The technology is already used by businesses across the world, particularly in the manufacturing sector, to assist workers in their day-to-day tasks. The failure of Google Glass years ago proves that consumers don’t really want to use this technology through their glasses, but more use cases are emerging mediated by the mobile phone screen.
“Augmented reality is slowly making its way to the mainstream, and what we’re seeing in the events space is closely mirroring what we’re seeing in the consumer world,” said Benjamin McChesney, vice president of experiential technology at Helios Interactive Technology, a Freeman Company. “Augmented reality filters on platforms like Snap, Facebook, and others are used as novelty items to increase consumer involvement with an app.

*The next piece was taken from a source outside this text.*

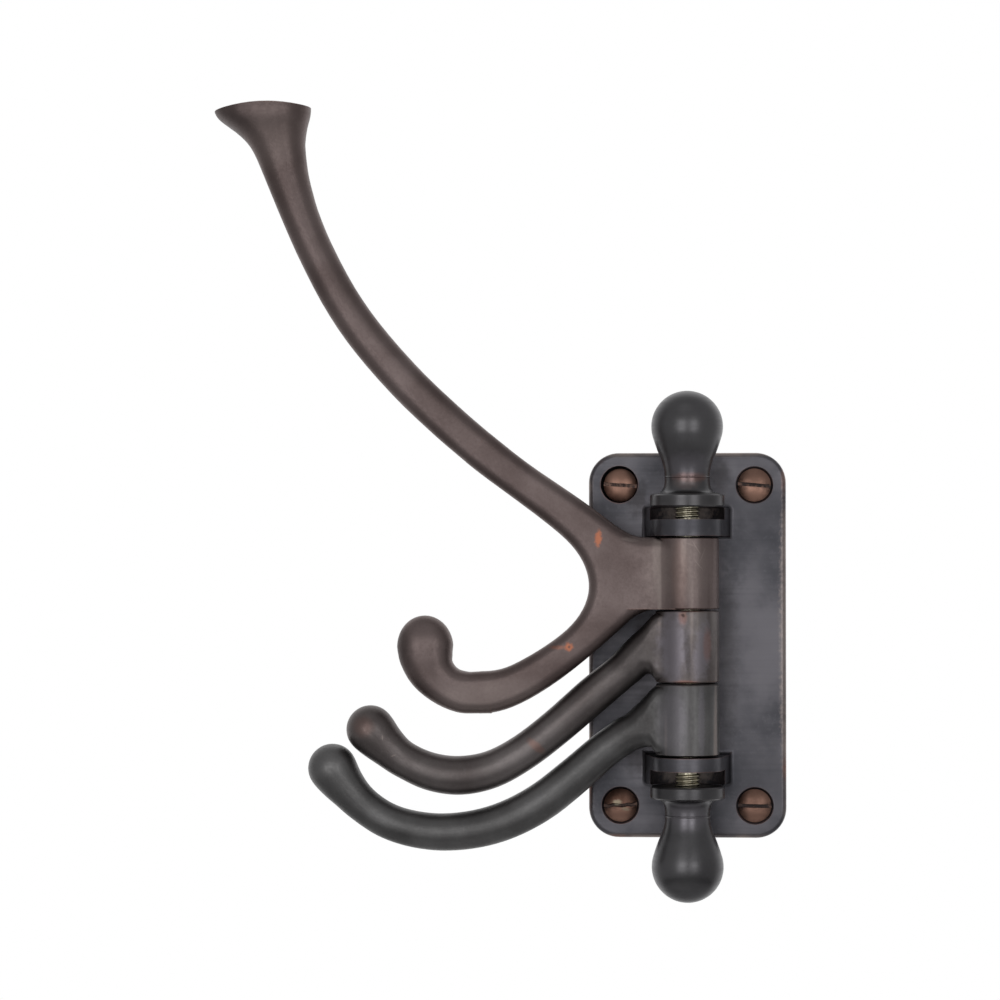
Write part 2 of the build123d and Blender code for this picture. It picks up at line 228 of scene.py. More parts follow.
def blot(tree, place, centre, reach, strength, lean):
    """Share of a soft mark, with its centre and half sizes in mm. The stronger it is, the more ragged."""
    noise = mottle(tree, place, 0.4 * min(reach[0], reach[2]) * MM + 0.3 * MM)
    bite = RAGGED * strength
    ragged = add_node(tree, inputs=(noise, 0.3, 0.7, -bite, bite), **RANGE)
    local = add_node(tree, "ShaderNodeMapping", {
        "Vector": place, "Location": [c * MM for c in centre],
        "Rotation": (0.0, radians(lean), 0.0), "Scale": [r * MM for r in reach],
    }, vector_type="TEXTURE")
    far = add_node(tree, "ShaderNodeVectorMath", {0: local}, output="Value", operation="LENGTH")
    rough = add_node(tree, "ShaderNodeMath", (far, ragged), operation="ADD")
    return add_node(tree, inputs=(rough, MARK_OUTER, MARK_INNER, 0.0, strength), **RANGE)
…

“Augmented reality from the events perspective has initially been used as a tool to catch someone’s attention and get them engaged with a brand. We believe that augmented reality is now transitioning to a more pragmatic tool – attracting participants through a visually interesting experience, but then providing them information in a more personalized and relevant way.”
Look no further than the keynote last week at Google’s I/O conference; augmented reality directions are coming to Google Maps, along with more powerful software development tools for companies looking to enter the space.
There’s also the promise of shared development across iOS and Android devices, reducing the complexity of developing apps across different platforms. Fragmentation in the space, led by competing messaging apps, shows that there won’t be a single app or platform that dominates.
Instead, adoption will be driven by compelling use-cases regardless whether the technology is housed in a messaging platform or a standalone app. Personalized guidance around a festival, or real-time information during a keynote, are applications that will provide real value to attendees; whether they provide a tangible return on investment to event planners is unclear for now. Musical events are also experimenting with the ways in which augmented reality can add to the artistic experience.
The time for innovation is here, even if mobile users are currently unconvinced by the augmented reality experiences they’ve had so far.